STATED TASK. Locate and copy all lines bearing the word "bending".

MATERIAL FOR THE TASK.
## START

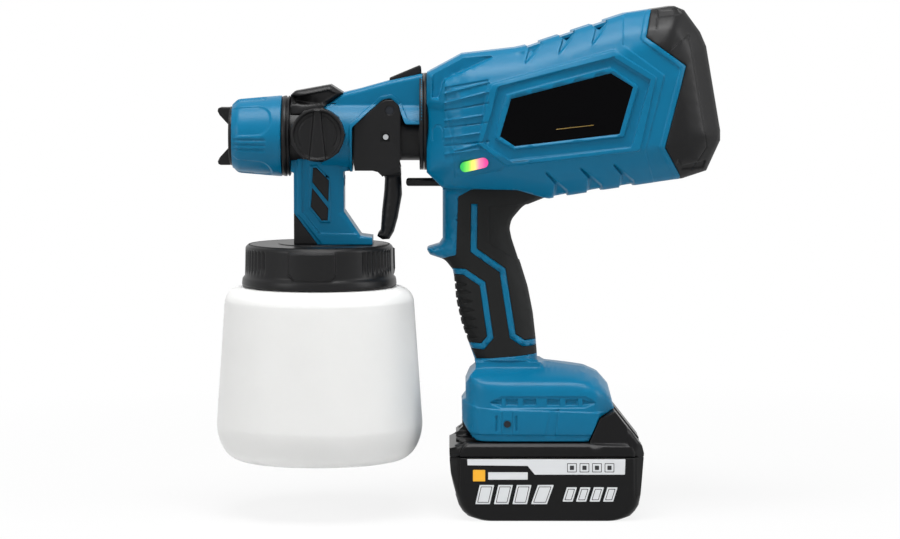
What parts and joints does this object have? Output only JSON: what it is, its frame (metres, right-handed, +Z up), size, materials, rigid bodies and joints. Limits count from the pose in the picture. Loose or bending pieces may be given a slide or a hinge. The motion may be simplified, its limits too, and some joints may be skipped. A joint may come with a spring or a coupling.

## END
## START

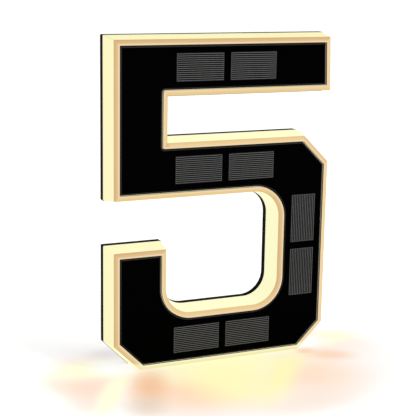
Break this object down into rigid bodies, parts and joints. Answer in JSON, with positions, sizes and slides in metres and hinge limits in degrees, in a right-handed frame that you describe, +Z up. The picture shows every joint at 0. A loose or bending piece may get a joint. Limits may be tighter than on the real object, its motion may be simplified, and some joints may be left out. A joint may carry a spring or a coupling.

## END
## START

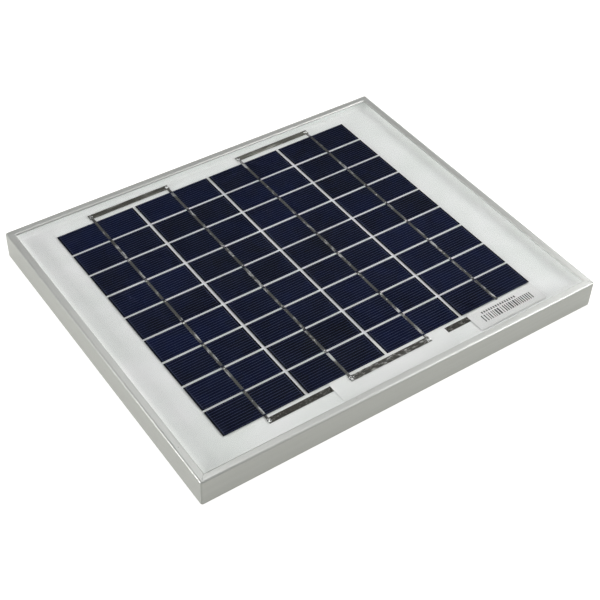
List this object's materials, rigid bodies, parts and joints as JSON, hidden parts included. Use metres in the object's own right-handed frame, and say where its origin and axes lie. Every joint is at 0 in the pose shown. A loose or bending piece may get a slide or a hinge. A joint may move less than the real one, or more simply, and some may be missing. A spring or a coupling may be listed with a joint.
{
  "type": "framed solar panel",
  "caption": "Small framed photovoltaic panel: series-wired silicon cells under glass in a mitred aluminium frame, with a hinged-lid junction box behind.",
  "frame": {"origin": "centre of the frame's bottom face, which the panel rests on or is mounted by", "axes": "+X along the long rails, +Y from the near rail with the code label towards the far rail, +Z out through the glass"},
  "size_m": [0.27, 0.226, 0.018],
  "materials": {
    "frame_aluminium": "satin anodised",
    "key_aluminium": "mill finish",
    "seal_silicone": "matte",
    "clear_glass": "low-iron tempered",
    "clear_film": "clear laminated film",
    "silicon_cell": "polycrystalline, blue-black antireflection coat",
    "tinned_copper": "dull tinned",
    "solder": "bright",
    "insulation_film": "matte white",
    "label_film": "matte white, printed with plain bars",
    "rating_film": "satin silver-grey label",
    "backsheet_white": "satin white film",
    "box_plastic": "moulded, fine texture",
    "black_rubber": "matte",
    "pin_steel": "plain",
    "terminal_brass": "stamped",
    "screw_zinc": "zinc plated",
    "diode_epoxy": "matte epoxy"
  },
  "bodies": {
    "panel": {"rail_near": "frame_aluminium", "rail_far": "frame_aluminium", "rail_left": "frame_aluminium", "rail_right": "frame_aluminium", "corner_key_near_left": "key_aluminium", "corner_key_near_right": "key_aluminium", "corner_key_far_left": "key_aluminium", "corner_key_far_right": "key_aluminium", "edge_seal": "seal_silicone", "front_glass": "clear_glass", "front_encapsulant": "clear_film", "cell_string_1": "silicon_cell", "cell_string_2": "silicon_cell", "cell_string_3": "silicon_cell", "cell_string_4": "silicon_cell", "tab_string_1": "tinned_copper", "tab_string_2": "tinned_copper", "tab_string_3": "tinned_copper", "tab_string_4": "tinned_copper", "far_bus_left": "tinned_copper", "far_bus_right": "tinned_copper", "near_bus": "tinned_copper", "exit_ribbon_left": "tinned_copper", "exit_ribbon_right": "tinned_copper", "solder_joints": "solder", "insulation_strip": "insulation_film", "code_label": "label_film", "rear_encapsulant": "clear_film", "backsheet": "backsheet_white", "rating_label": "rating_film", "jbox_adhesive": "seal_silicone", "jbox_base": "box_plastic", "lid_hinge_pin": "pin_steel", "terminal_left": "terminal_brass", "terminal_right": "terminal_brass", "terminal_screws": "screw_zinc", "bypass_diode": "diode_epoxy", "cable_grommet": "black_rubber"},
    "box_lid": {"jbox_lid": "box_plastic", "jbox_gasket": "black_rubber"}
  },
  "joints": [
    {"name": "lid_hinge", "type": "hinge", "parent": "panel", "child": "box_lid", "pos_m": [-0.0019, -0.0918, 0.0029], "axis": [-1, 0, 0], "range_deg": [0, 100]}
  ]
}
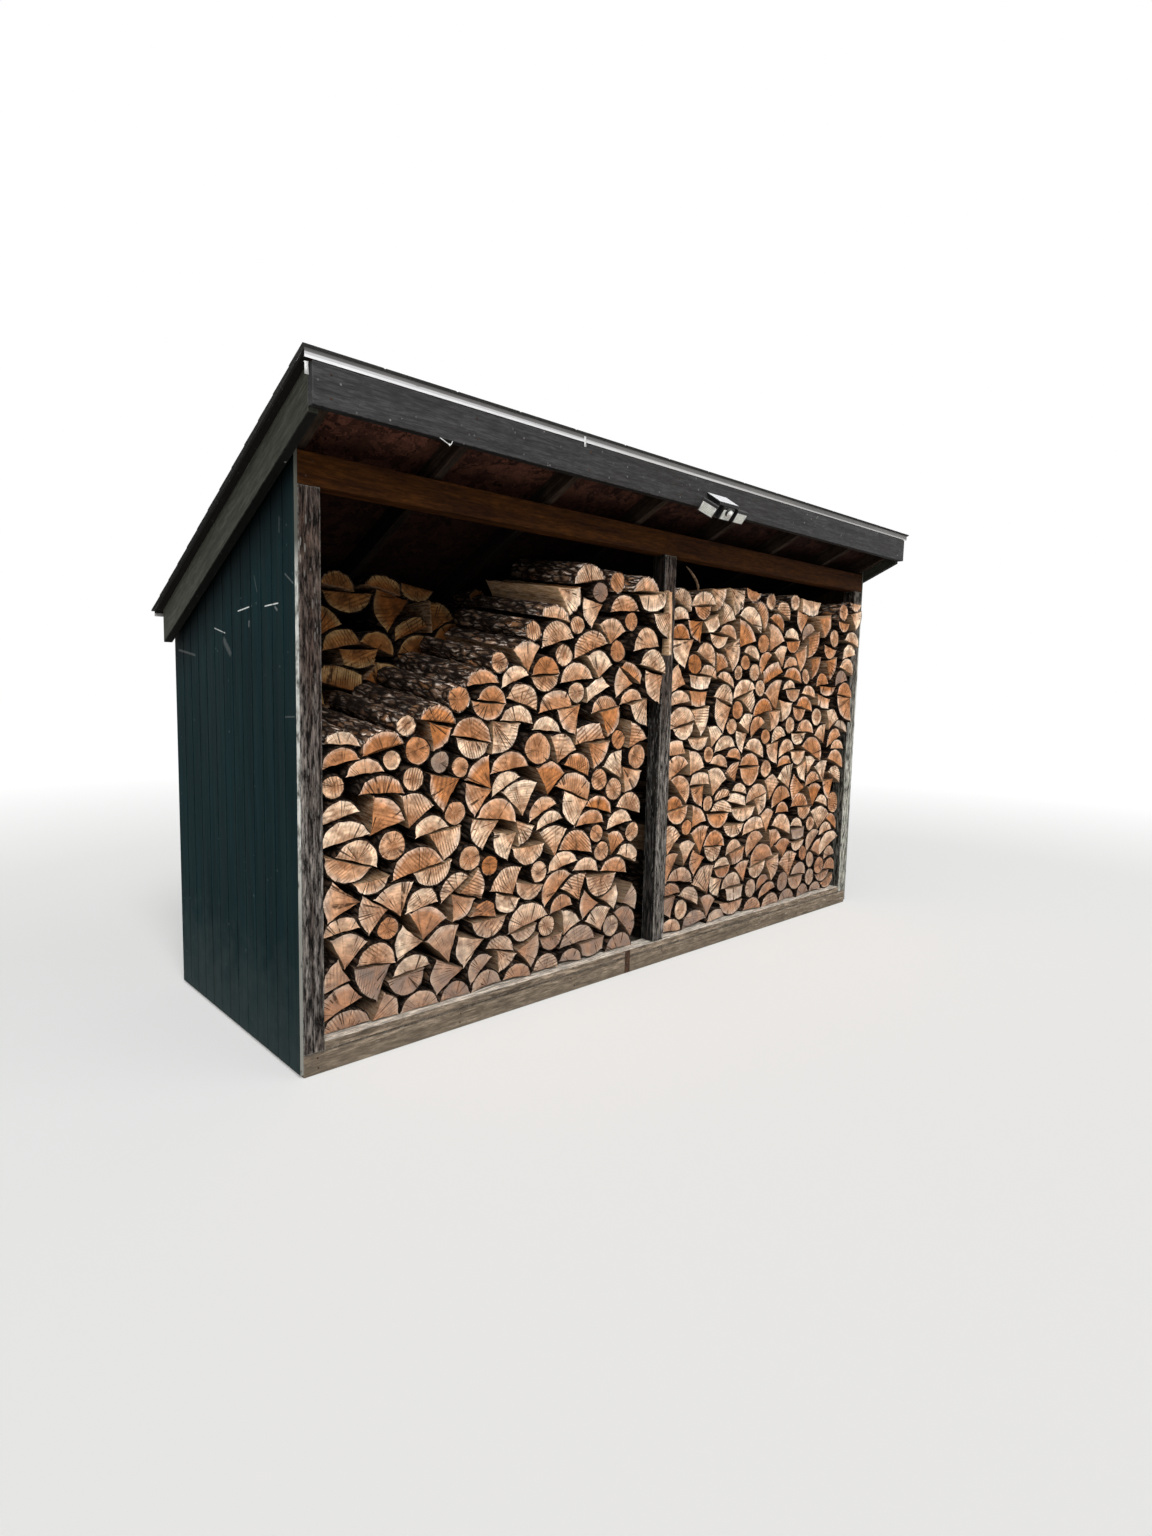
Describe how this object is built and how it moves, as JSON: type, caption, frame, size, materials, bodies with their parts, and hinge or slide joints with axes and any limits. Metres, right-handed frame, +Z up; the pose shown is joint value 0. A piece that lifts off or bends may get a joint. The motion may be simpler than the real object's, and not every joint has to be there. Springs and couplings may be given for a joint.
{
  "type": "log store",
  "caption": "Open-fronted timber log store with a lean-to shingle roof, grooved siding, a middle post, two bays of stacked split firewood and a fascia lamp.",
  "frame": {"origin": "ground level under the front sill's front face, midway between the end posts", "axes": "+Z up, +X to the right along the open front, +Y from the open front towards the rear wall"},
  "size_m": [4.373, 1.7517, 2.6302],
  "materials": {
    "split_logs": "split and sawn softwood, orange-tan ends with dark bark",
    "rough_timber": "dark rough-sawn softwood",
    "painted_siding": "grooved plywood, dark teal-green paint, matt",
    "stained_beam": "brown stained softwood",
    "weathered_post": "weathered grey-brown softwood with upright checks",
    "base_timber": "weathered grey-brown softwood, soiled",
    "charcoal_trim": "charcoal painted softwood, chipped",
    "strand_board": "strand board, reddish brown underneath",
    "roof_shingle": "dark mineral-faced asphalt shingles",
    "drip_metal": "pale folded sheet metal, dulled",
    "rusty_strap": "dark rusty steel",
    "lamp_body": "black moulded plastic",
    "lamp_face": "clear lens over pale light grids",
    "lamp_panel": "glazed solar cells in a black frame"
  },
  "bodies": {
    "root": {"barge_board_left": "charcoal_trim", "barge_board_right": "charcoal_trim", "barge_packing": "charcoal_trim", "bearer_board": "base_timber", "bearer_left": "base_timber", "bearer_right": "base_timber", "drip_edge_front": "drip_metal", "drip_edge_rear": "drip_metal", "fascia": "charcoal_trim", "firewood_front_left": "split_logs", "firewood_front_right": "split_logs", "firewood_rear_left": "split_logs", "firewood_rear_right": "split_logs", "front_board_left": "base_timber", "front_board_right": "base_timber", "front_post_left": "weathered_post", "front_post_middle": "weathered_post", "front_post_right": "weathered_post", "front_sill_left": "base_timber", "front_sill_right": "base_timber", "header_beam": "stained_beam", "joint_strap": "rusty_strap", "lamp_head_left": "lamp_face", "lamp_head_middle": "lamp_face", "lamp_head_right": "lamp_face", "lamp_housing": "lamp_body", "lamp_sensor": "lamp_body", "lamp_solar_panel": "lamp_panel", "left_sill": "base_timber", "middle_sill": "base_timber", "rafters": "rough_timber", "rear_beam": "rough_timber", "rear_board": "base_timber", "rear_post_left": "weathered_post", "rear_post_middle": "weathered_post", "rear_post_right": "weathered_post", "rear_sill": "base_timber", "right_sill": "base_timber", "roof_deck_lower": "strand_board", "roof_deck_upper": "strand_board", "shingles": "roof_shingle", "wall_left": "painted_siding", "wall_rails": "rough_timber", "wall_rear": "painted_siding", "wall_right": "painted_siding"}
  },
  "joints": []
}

## END

TASK RESPONSE.
What parts and joints does this object have? Output only JSON: what it is, its frame (metres, right-handed, +Z up), size, materials, rigid bodies and joints. Limits count from the pose in the picture. Loose or bending pieces may be given a slide or a hinge. The motion may be simplified, its limits too, and some joints may be skipped. A joint may come with a spring or a coupling.
Break this object down into rigid bodies, parts and joints. Answer in JSON, with positions, sizes and slides in metres and hinge limits in degrees, in a right-handed frame that you describe, +Z up. The picture shows every joint at 0. A loose or bending piece may get a joint. Limits may be tighter than on the real object, its motion may be simplified, and some joints may be left out. A joint may carry a spring or a coupling.
List this object's materials, rigid bodies, parts and joints as JSON, hidden parts included. Use metres in the object's own right-handed frame, and say where its origin and axes lie. Every joint is at 0 in the pose shown. A loose or bending piece may get a slide or a hinge. A joint may move less than the real one, or more simply, and some may be missing. A spring or a coupling may be listed with a joint.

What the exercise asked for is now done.